Former National Publicity Secretary of the People's Democratic Party
- In office March 2012 – 2016

Personal details
- Born: Otolo, Nigeria
- Party: People's Democratic Party
- Occupation: Politicia; lawyer;

= Olisa Metuh =

Nigerian politician and lawyer

Olisa Metuh is a Nigerian lawyer and politician, he was the former national publicity secretary of the Peoples Democratic Party from 2012 to 2016.

==Early life and career==
Metuh was born at Otolo, Nnewi North, in Anambra State, southeastern Nigeria.

He obtained a Bachelor of Law degree from the University of Nigeria, Nsukka, in Enugu State and was called to the Nigerian bar in 1988.

He began his law career at Olisianunba Chambers, a law firm owned by his father. In 1990, he established a partnership firm called Metuh, Okafor & Associates, where he served as the managing solicitor.

In 1991, he was appointed as the chairman of Legend Properties Limited, a property management firm.

He later registered as an investment adviser with the Securities and Exchange Commission (SEC).

In 1996, he established a law firm, Olisa Metuh and Co., to provide services in legal practice, real estate and share acquisitions.

==Political life==
He began his political career as the coordinator of the Igbo United Congress. While serving in that capacity, he was also a member of the finance committee of People's National Forum (PNF).

He served as a pioneer member of the national finance committee of the Peoples Democratic Party.

In November 1999, at the first National Convention of the PDP, he was elected as ex officio member of the National Executive Committee (NEC) of the party.
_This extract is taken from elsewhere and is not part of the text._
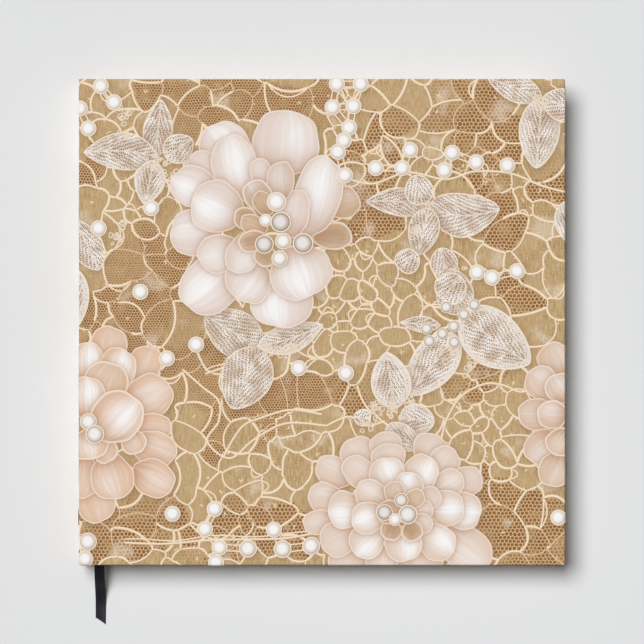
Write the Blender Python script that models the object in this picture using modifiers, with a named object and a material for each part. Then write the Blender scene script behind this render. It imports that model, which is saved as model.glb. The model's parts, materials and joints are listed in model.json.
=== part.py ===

He later acted as the secretary of the National Peace and Reconciliatory Committee of the party for two years.

In 2002, he was appointed as the chairman of the Cross River State electoral panel.

He was later appointed as a member of the Peoples Democratic Party constitution review panel.

In 2006, he became the chairman of the Abia State electoral panel and also took part in the supervision of all the primaries in Abia State.

In 2007, he was appointed as national auditor and member of the party's National Working Committee (NWC).

He was later elected as the national vice chairman of the party for the Southeast zone.

He served as the national publicity secretary of the Peoples Democratic Party between 2013 and 2015, when the party lost federal power to the opposition All Progressives Congress, APC.

==Arrest==
On 5 January 2016, Metuh was arrested by the Economic and Financial Crimes Commission (EFCC), answering questions regarding some funds (arms deal) said to have been traced to his firm.

"From the records, Metuh got over N400 million, he has not said anything because we need the public money to be returned so that it's going to be used for public good," Mr. Ibrahim Magu said during a meeting with online media publishers in Lagos.

On 5 February 2018, Metuh arrived at the Federal High Court in Abuja in an ambulance. He was absent when the case was heard the previous week.

==Conviction==
On 25 February 2020, the Federal High Court convicted Metuh and sentenced him to seven years' imprisonment after finding him guilty on charges relating to money laundering. The court also ordered the forfeiture of the ₦400 million involved in the case.

==Release==

Metuh appealed the conviction. On 16 December 2020, the Court of Appeal in Abuja nullified the trial court's judgment, citing bias by Justice Abang (who had made disparaging remarks against Metuh in the ruling, including references to petitions filed against him). The appellate court ordered a fresh trial before another judge and Metuh was subsequently released from Kuje Prison after serving about 10 months.

In September 2022, a Federal High Court struck out the retrial charges, describing the EFCC's approach as an abuse of process.
==Professional bodies==
- Member of the Nigerian Bar Association
- Member of the International Bar Association
- Member of the Association of Business Lawyers of Nigeria.